Valve's CS2 active case rotation has shifted hard since 2024. Here's the current state of farmable cases, what got retired, and what the rotation does to pricing.

By Ivy R. · Cases & Odds Analyst
Published May 1, 2026 Updated May 26, 2026

Valve doesn’t publish a CS2 case rotation list. Instead, the active list lives entirely inside the in-game drop system. Players find out which cases drop by playing. Third-party trackers watch the public Steam Market supply and infer the rotation from sudden inventory inflows. This guide walks through how to read the rotation in 2026 and why it matters for opening decisions.

Active vs retired vs discontinued

Cases live in three buckets:

  • Active: drop in-game from competitive matches. Their Steam Market supply grows daily as players sell their drops.
  • Retired: no longer drop, but still openable and tradable. Their supply is fixed.
  • Discontinued: same as retired in practice — Valve doesn’t formally use the word “discontinued” in CS2 — but the term is sometimes used for very old cases whose key is no longer purchasable directly from Valve. (As of 2026, all CS2 case keys remain purchasable, so this category is mostly empty.)

How rotation moves prices

A case’s Steam Market price is a function of supply and key-demand. While a case is active, the supply is growing, which tends to push the market price down toward the floor of “what someone will pay to get the keys’ worth out of it.” The moment a case retires, that supply growth stops, and the market starts pricing the case as a finite-supply asset.

For 2026, the practical implication is: active cases with attractive knives often trade at or near their floor, while retired cases with attractive knives often trade meaningfully above their nominal “expected value per key” because the market is pricing in finite supply.

What’s active now

CSGO Top doesn’t maintain a real-time active list (we don’t have access to live drop telemetry). Our case guides are written against the rotation as it stood at the time of writing, with explicit “last verified” dates on each entry. If you’re making a purchasing decision, always verify the current active list yourself by playing a few matches and noting what drops. This is the only authoritative source.

How we approach case ranking on CSGO Top

Our /cases/ ranking pages are organized by editorial intent:

  • Best CS2 cases for collectors — long-term-supply cases with strong knife sets.
  • Best CS2 cases for opening — active or recently-retired cases with the most reasonable expected value per key.
  • Best CS2 cases on a budget — low-key-cost cases where the variance is more entertaining than punishing.

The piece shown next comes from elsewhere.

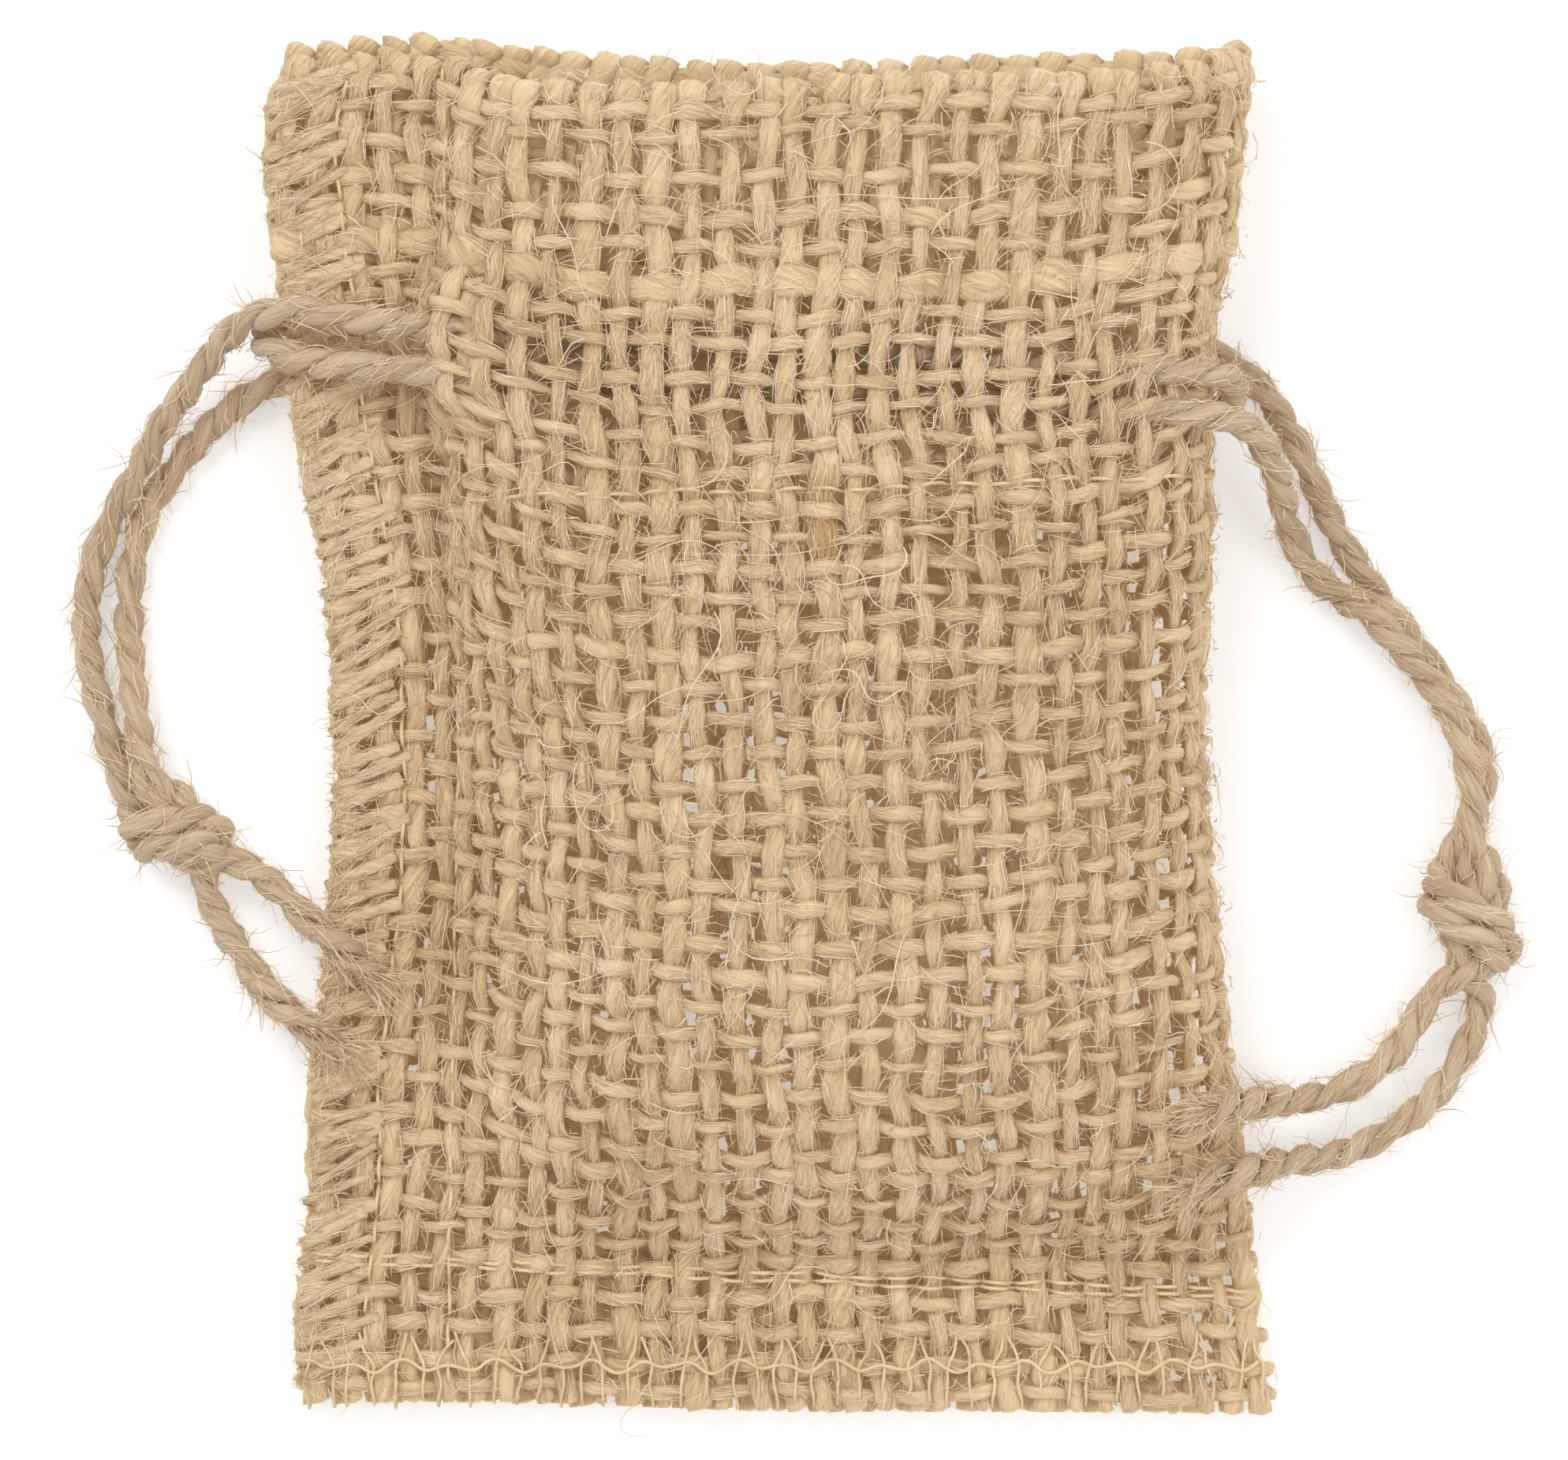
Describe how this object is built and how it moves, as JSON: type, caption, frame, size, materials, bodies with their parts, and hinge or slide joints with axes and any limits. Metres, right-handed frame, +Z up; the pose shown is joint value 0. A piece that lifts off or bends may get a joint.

We don’t claim any case is “+EV per key.” Most aren’t. We do claim that some cases are noticeably less −EV than others, which is the meaningful comparison for anyone opening cases as a paid form of entertainment.

Frequently asked questions

Which CS2 cases drop in matchmaking in 2026?
The active case list rotates quietly. As of mid-2026, the bulk of in-game drops come from the most recent operation case and a small set of supporting cases Valve keeps in rotation. Older "retired" cases stop dropping but remain freely tradable on the Steam Market.
Are retired cases worth buying?
Sometimes. Once a case retires, its Steam Market price tends to floor and slowly drift upward as the supply ages and case-keys are spent on it. Retired cases with desirable knife sets historically appreciate; retired cases without knives mostly don't.
How do I know if a case is "active"?
Open Counter-Strike 2, finish a competitive game, and see what drops. The drops are the active list. Valve doesn't publish the rotation, which is part of why third-party trackers exist — and why their definitions sometimes disagree with each other.